Job: In the lines below, how many hold the word "part"? Answer only with the number.

Dataset records:
****************************************
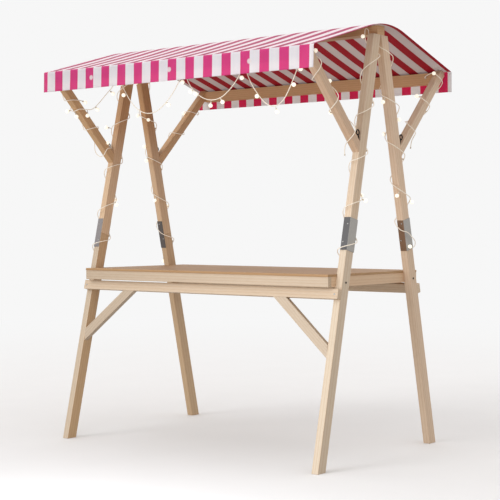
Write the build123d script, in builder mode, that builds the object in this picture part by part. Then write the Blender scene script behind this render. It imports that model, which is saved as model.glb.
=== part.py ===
****************************************
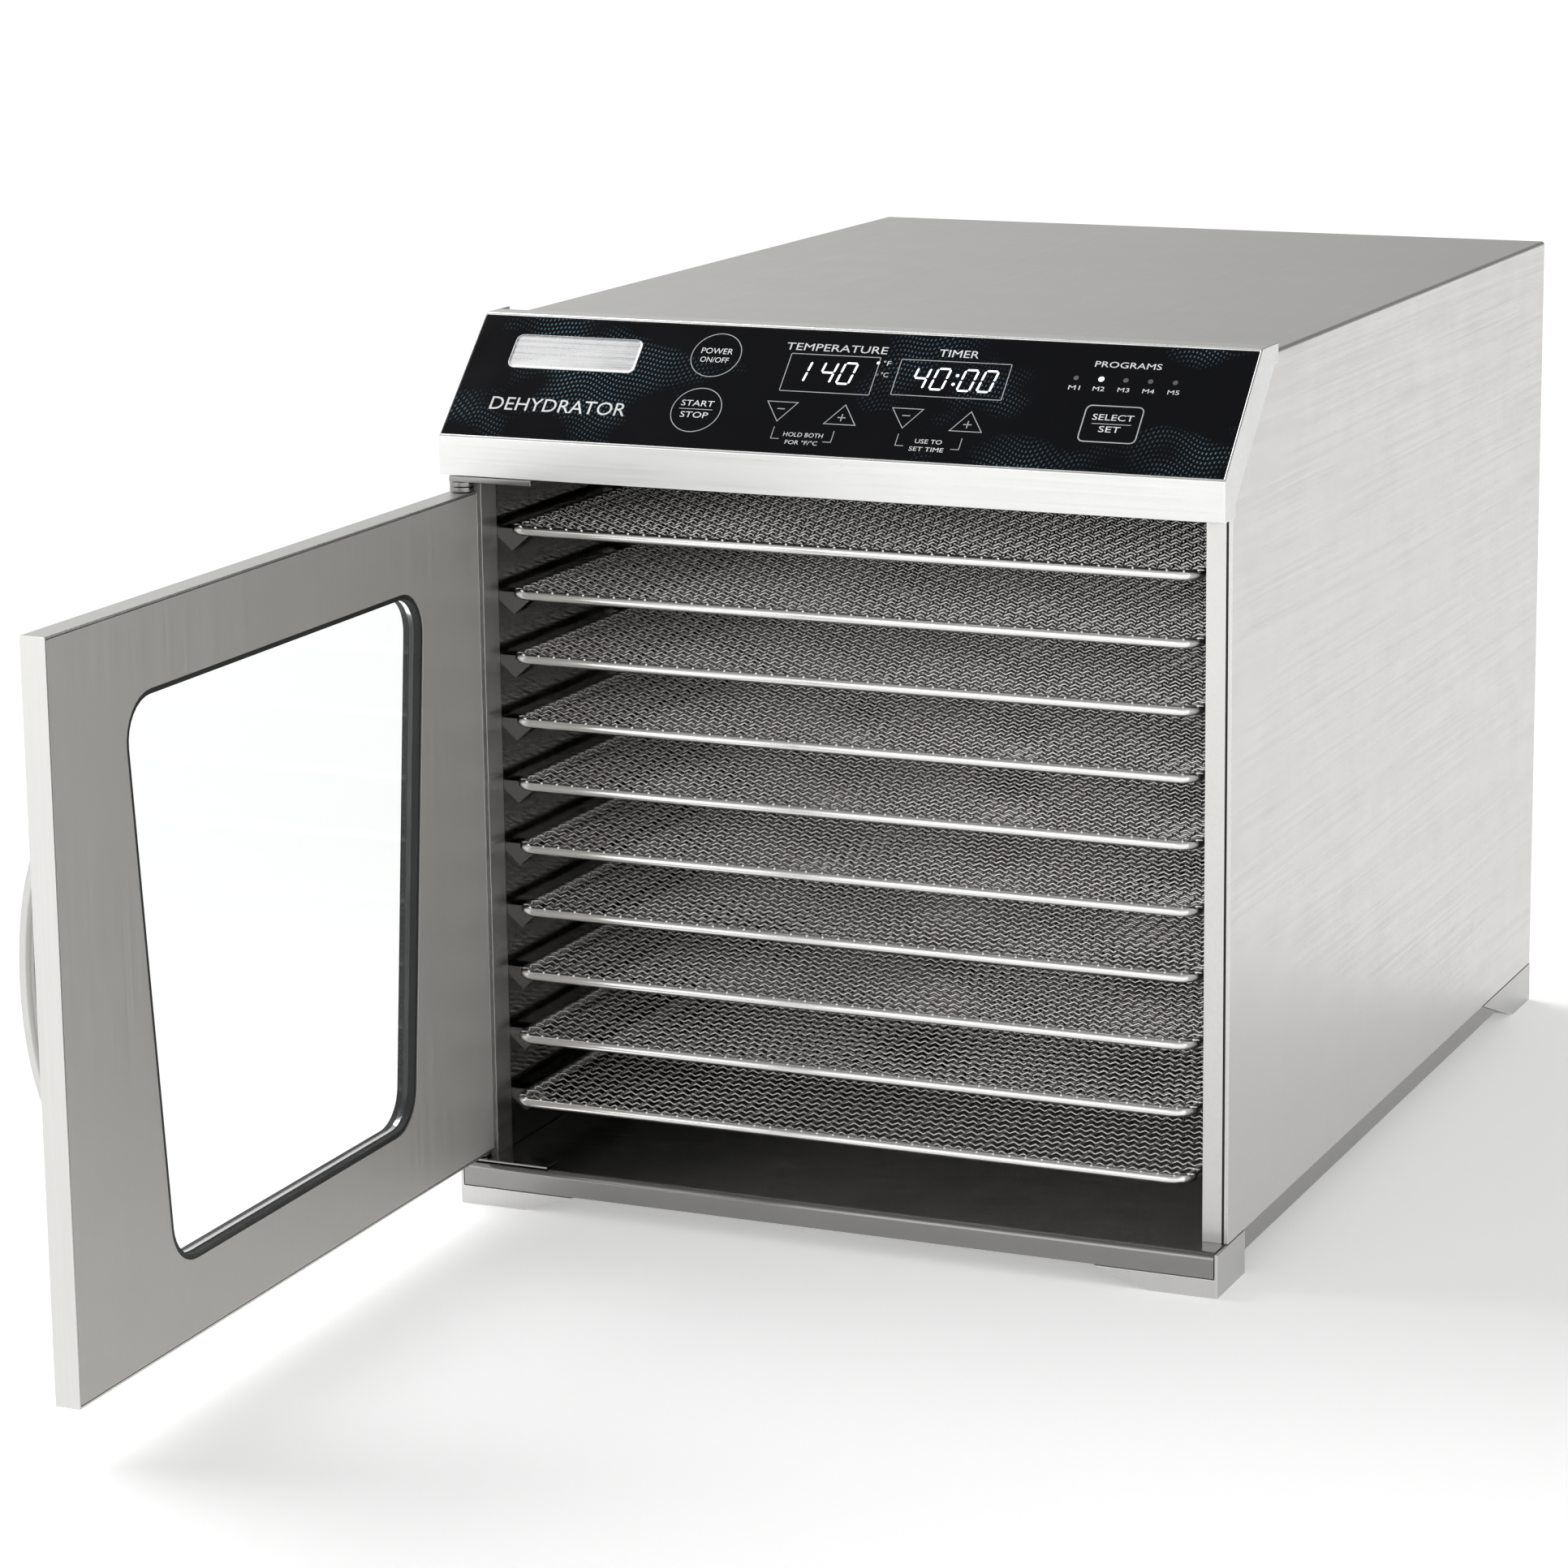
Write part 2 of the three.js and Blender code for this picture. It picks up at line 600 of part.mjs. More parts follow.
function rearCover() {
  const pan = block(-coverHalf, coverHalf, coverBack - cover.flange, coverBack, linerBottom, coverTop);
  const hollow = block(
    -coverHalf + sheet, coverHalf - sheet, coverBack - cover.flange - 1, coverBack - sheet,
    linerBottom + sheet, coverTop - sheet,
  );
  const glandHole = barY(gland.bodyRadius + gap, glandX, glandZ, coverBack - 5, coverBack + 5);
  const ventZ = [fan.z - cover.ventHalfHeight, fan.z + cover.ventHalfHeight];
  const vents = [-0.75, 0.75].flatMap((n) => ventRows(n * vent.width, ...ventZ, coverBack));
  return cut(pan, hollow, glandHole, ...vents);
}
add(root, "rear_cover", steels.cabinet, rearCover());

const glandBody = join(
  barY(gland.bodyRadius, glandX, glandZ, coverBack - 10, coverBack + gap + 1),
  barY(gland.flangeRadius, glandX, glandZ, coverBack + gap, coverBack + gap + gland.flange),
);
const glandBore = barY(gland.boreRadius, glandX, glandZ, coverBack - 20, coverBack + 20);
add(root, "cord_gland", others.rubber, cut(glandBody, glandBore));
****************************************
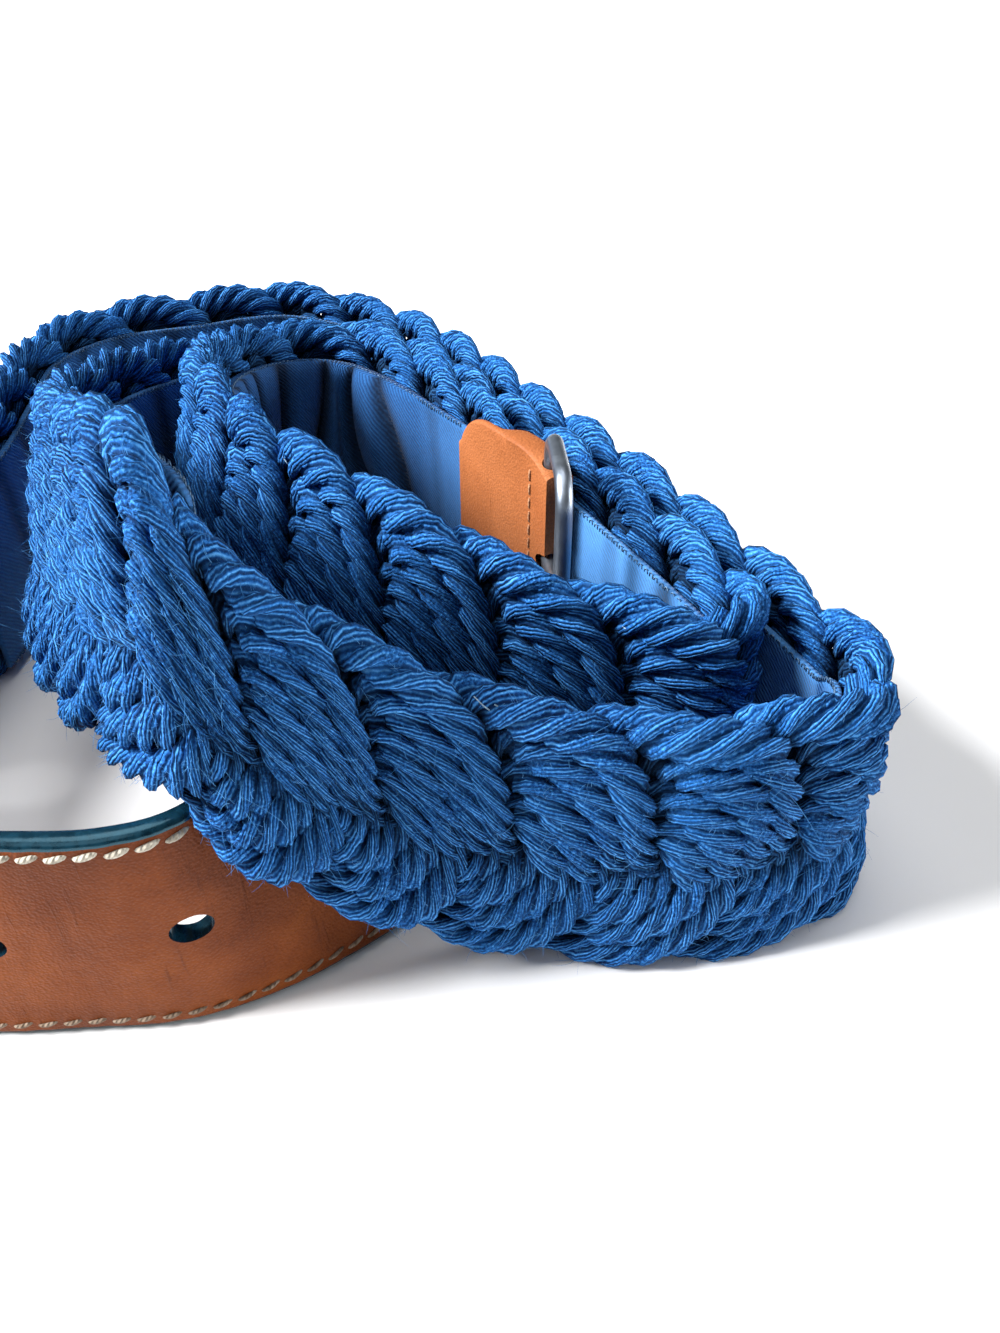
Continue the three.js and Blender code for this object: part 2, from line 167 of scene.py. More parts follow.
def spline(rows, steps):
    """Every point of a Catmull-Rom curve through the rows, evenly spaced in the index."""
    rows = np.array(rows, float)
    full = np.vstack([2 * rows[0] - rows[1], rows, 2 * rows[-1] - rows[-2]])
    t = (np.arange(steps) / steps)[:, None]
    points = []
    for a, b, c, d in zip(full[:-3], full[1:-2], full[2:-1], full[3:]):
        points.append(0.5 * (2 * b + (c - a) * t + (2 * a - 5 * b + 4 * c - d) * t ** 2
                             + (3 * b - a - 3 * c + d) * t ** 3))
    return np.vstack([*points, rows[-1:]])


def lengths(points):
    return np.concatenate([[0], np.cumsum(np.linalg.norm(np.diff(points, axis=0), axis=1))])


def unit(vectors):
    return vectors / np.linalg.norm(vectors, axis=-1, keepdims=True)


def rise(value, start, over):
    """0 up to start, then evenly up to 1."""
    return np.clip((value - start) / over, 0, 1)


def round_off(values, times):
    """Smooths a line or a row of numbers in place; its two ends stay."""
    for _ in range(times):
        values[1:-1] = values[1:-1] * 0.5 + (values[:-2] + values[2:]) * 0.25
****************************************
Exercise result: 4